_REQUIREMENT_. Each record below is to be reproduced without any change.

_PROVIDED RECORDS_.
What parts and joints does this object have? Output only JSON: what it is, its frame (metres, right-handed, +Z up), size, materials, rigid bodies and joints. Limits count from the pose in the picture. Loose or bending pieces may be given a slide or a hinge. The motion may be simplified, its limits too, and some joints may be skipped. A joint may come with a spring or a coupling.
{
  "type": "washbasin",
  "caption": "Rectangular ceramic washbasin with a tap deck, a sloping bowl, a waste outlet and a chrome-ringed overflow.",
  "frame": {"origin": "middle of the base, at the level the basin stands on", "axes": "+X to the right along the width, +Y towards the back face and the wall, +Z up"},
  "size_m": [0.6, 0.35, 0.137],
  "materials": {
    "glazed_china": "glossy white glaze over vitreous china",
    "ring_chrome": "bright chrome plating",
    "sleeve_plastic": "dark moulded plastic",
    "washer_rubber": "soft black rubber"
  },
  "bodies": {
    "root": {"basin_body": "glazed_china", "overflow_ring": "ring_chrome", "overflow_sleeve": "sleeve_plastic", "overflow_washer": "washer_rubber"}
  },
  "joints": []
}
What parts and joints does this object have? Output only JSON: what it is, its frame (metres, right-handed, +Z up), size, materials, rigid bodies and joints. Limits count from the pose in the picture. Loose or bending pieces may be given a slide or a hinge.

_OUTPUT OF THE EXERCISE_.
What parts and joints does this object have? Output only JSON: what it is, its frame (metres, right-handed, +Z up), size, materials, rigid bodies and joints. Limits count from the pose in the picture. Loose or bending pieces may be given a slide or a hinge. The motion may be simplified, its limits too, and some joints may be skipped. A joint may come with a spring or a coupling.
{
  "type": "washbasin",
  "caption": "Rectangular ceramic washbasin with a tap deck, a sloping bowl, a waste outlet and a chrome-ringed overflow.",
  "frame": {"origin": "middle of the base, at the level the basin stands on", "axes": "+X to the right along the width, +Y towards the back face and the wall, +Z up"},
  "size_m": [0.6, 0.35, 0.137],
  "materials": {
    "glazed_china": "glossy white glaze over vitreous china",
    "ring_chrome": "bright chrome plating",
    "sleeve_plastic": "dark moulded plastic",
    "washer_rubber": "soft black rubber"
  },
  "bodies": {
    "root": {"basin_body": "glazed_china", "overflow_ring": "ring_chrome", "overflow_sleeve": "sleeve_plastic", "overflow_washer": "washer_rubber"}
  },
  "joints": []
}
What parts and joints does this object have? Output only JSON: what it is, its frame (metres, right-handed, +Z up), size, materials, rigid bodies and joints. Limits count from the pose in the picture. Loose or bending pieces may be given a slide or a hinge.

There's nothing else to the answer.